From the east: Follow Stratton-Arlington Road from Route 100 west 3.4 miles to the town of Stratton and then another 3.4 miles to the Long Trail parking lot on the north side of the road just before crossing the bridge over the East Branch of the Deerfield River. Continue 2.1 miles past the Long Trail on Stratton-Arlington Road, which becomes Kelley Stand Road at the county line, to the Branch Pond Trail trailhead on the right.
From the west: Take exit 3 (Arlington) off U.S. Route 7 and proceed 0.1 mile west on Route 313 to a right turn onto South Road. Follow South Road 0.6 miles to its end on Kansas Road. Turn right and proceed 0.7 miles to a fork just after crossing a bridge. Take the right-hand fork, Kelley Stand Road, and proceed 8.3 miles from the fork on Kelley Stand Road to the trailhead on the left.
Save the Date: Long Trail Day on Aug. 28, 2021
-photo courtesy of the Green Mountain Club
The Green Mountain Club is announcing plans for Long Trail Day. Hikers can commit to raising $1 for every mile of the 272-mile Long Trail, and get out for a hike on August 28 to celebrate hiking in Vermont.

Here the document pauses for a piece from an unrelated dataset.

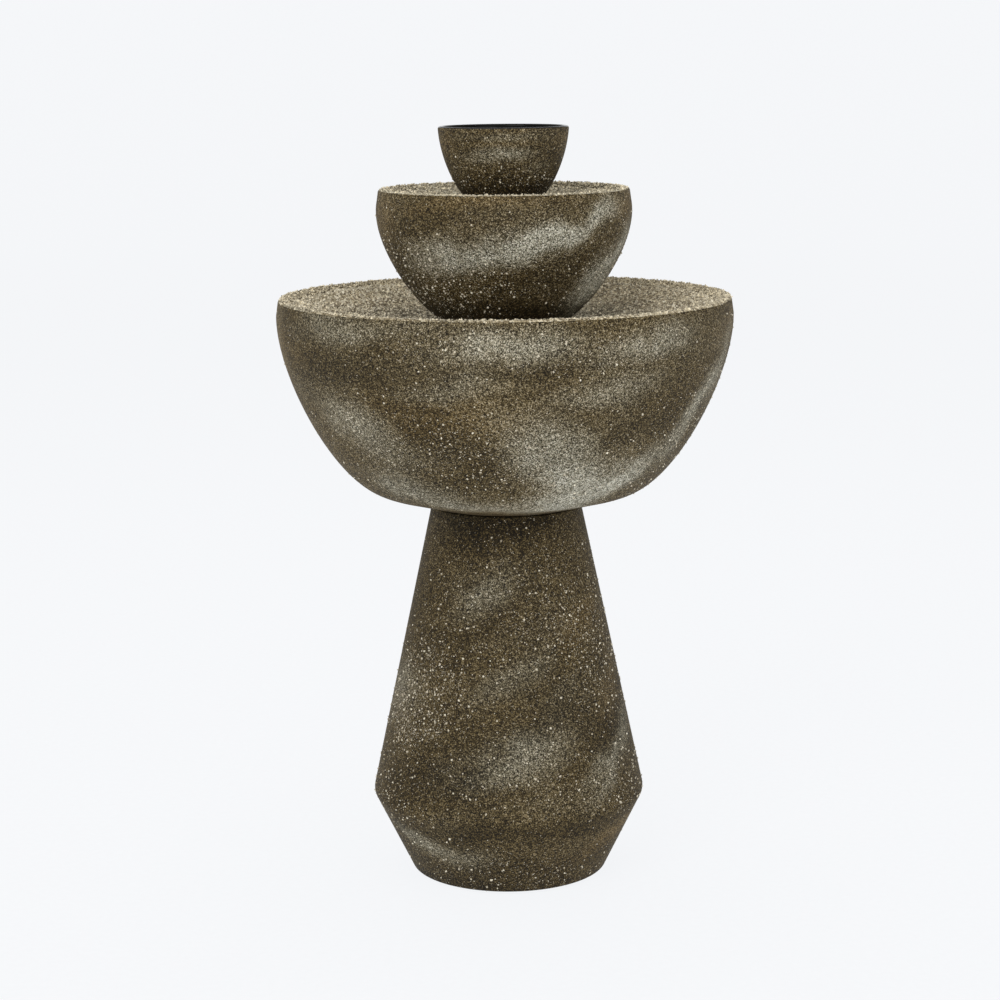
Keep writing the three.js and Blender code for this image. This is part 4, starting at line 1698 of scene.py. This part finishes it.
class PowerSocket:
    """The low-voltage socket in the pedestal's back."""

    def build(self) -> None:
        """Builds the socket with its flange and its pin."""
        low, high = cad_box("power_socket")
        face, centre = high.y, (low.z + high.z) / 2
        outside = ((0, low.y), (5.4, low.y), (5.4, face - 1.8), (8, face - 1.8), (8, face))
        mouth = ((2.9, face), (2.9, face - 10), (1, face - 10), (1, face - 1), (0, face - 1))
        place = Matrix.Translation((0, 0, centre * MM)) @ Matrix.Rotation(-math.pi / 2, 4, "X")
        outline = (*outside, *mouth)
        TurnedPart("power_socket", "pedestal", "black_plastic", outline, 0.3, 56, place).build()


class FrameParts:
    """The CAD nodes that show as they are, and get their finishes here."""

    def dress(self) -> None:
        """Gives each CAD node that shows the finish of its slot."""
        slots = {part["node"]: part["material_slot"] for part in frame["record"]["subparts"]}
        made = {slot: finish.make() for slot, finish in FITTINGS.items()}
        for node, piece in frame["nodes"].items():
            finish = made.get(slots[node])
            if finish is None:
                continue
            piece.data.materials.clear()
            piece.data.materials.append(finish)
            LOG.info("%s: dressed as %s", node, finish.name)


# ------------------------------------------------------------------ the studio
@dataclass
class Studio:
    """A pale sweep, soft lights and the camera.

    Attributes:
        distance: the camera's distance from the fountain's axis.
        eye: the camera's height.
        pitch: how far it looks down, in degrees.
        lean: how far it is turned about its own axis, in degrees.
        aside: how far it stands to the left.
        lens: its focal length.
    """

    distance: float = 1292.0
    eye: float = 441.8
    pitch: float = 10.5
    lean: float = -0.5
    aside: float = 3.4
    lens: float = 88.6

    FLOOR = 4200  # the flat floor's radius
    BOW = 800  # the radius of its bend into the wall
    WALL = 1900  # the wall's height

    def camera(self) -> None:
        """Places the camera."""
        data = bpy.data.cameras.new("camera")
        data.lens = self.lens
        data.sensor_width = 36.0
        data.clip_end = 100.0
        camera = bpy.data.objects.new("camera", data)
        bpy.context.scene.collection.objects.link(camera)
        place = Matrix.Translation((-self.aside * MM, -self.distance * MM, self.eye * MM))
        look = Matrix.Rotation(math.radians(90 - self.pitch), 4, "X")
        camera.matrix_world = place @ look @ Matrix.Rotation(math.radians(self.lean), 4, "Z")
        bpy.context.scene.camera = camera

    def sweep(self) -> None:
        """Makes the round floor, which curves up into a low wall far away."""
        bend = [math.radians(degrees) for degrees in range(0, 91, 6)]
        flat, bow = self.FLOOR, self.BOW
        line = [(flat + bow * math.sin(a), bow - bow * math.cos(a)) for a in bend]
        bm = Turning([(0.0, 0.0), *line, (flat + bow, self.WALL)], {}, 96).mesh()
        floor = finished("studio_sweep", bm, 60)
        sheet = NodeSheet("pale_paper")
        tooth = sheet.noise(sheet.place(), 240, 2, 0.5).outputs["Fac"]
        colour = sheet.ramp(tooth, ((0.3, (0.06, 0.06, 0.06)), (0.7, (0.07, 0.07, 0.07))))
        paper = sheet.surface(
            Base_Color=colour,
            Roughness=1.0,
            Specular_IOR_Level=0.0,
            Emission_Color=(0.868, 0.880, 0.900),
            Emission_Strength=1.0,
        )
        floor.data.materials.append(paper)

    def lamp(
        self, name: str, place: Sequence[float], size: float, power: float, aim: Sequence[float]
    ) -> None:
        """Adds a soft square lamp.

        Args:
            name: its name.
            place: where it hangs, in metres.
            size: its side, in metres.
            power: its power, in watts.
            aim: the point that it faces, in metres.
        """
        data = bpy.data.lights.new(name, "AREA")
        data.size = size
        data.energy = power
        data.color = (1.0, 0.985, 0.96)
        lamp = bpy.data.objects.new(name, data)
        bpy.context.scene.collection.objects.link(lamp)
        lamp.location = place
        lamp.rotation_euler = (Vector(place) - Vector(aim)).to_track_quat("Z", "Y").to_euler()

    def lights(self) -> None:
        """Hangs the lamps and sets the room's own light."""
        world = bpy.data.worlds.new("room")
        world.use_nodes = True
        background = world.node_tree.nodes["Background"]
        background.inputs["Color"].default_value = (1.0, 0.985, 0.96, 1.0)
        background.inputs["Strength"].default_value = 0.42
        bpy.context.scene.world = world
        self.lamp("key", (-0.9, -1.9, 1.5), 1.4, 26.0, (0, 0, 0.25))
        self.lamp("fill", (1.3, -1.8, 0.9), 1.6, 12.0, (0, 0, 0.22))
        self.lamp("top", (0.0, 0.4, 1.7), 1.5, 10.0, (0, 0, 0.2))

    def build(self) -> None:
        """Sets up the whole studio."""
        self.camera()
        self.sweep()
        self.lights()
        bpy.context.scene.view_settings.view_transform = "Standard"


def main() -> None:
    """Builds every sub-assembly in order."""
    logging.basicConfig(level=logging.INFO, format="%(message)s")
    Studio().build()
    Pedestal().build()
    LowerBowl().build()
    GritTray(
        node="lower_tray",
        body="tray",
        bowl="lower_bowl",
        pad=34,
        hole=14,
        thickness=4.3,
        fine=11500,
        coarse=5600,
        lip=7.6,
        seed=51,
        level=0.40,
        pebbles=700,
    ).build()
    MiddleBowl().build()
    GritTray(
        node="middle_tray",
        body="middle",
        bowl="middle_bowl",
        pad=20,
        hole=6,
        thickness=3.0,
        fine=3600,
        coarse=2400,
        lip=5.6,
        seed=61,
        lip_body="middle",
        level=0.60,
    ).build()
    TopBowl().build()
    WaterPath().build()
    PowerSocket().build()
    FrameParts().dress()


if __name__ == "__main__":
    main()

The Green Mountain Club encourages hikers to get outside and hike the trail and easier side trails to experience the natural beauty, vistas, wildlife, and character of the Green Mountains.
GMC maintains the condition of the trail and its facilities to make hiking in Vermont safe and enjoyable. The 111-year-old organization is inviting Vermonters and visitors to take a hike—solo or with a team—and support the trail by raising $1 per mile of the 272-mile Long Trail.
Proceeds from the 2021 Long Trail Day will benefit GMC’s Long Trail Legacy Campaign, developed as a response to the popularity of outdoor recreation and the need to secure the future of Vermont’s trails.